We were inspired in preparing our submission by Humpty Dumpty’s famous line from Through the Looking Glass, “When I use a word," Humpty Dumpty said, in rather a scornful tone, “it means just what I choose it to mean - neither more nor less.” It’s not really a question of integrating the Court, it’s a question of disintegrating the Commission.
And phew, that must’ve come very close to breaching the quarantine.
Who’s pulling these clowns’ strings?
The State Award provides that all councils have to establish a consultative committee and that the committee must have minimum representation from the three unions party to the Award. An opportunity exists for agreement to be reached locally for a Committee to be expanded to ensure that it is “representative of the employer’s workforce” and sometimes that agreement has been reached locally, and sometimes it hasn’t.
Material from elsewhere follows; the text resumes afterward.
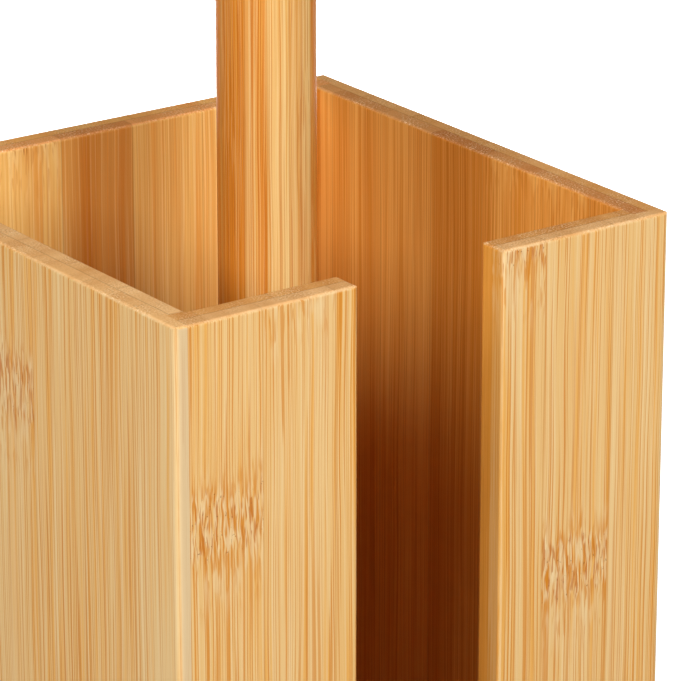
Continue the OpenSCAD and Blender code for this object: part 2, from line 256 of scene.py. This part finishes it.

The Unions have historically been opposed to non-union members being represented (they don’t want to participate in the regulation of the workforce anyway) and often councils have claimed that the union representatives don’t properly represent the workforce but haven’t been able to establish whether that is true or not. Usually, it’s just said to allow councils to find some compliant people who won’t be any trouble.
One of the problems with the potential election of people as a “workplace representative” who may not be union members is that they have nowhere to get advice on the complicated and vexed issues that are the staple diet of the consultative committee. And if they don’t have friendly union officials to ring for advice, what do they do? Well, what they usually do is ask the boss, or HR, or suck up to the GM or something like that, and that doesn’t make an effective workplace representative at all.
The three unions have now reached agreement on a Joint Statement to assist our local delegates make a judgement about whether or not they should agree to expand membership of the committee because someone reckons that it’s not properly “representative” of the workforce. Let’s face it, there is not one job in local government, where the employee can’t belong to one, or sometimes more, of the three unions.
The provision of the Joint Statement will make it easier for our local representatives to say no. And it squarely puts the onus on the employer to establish that the existing union representation is not representative.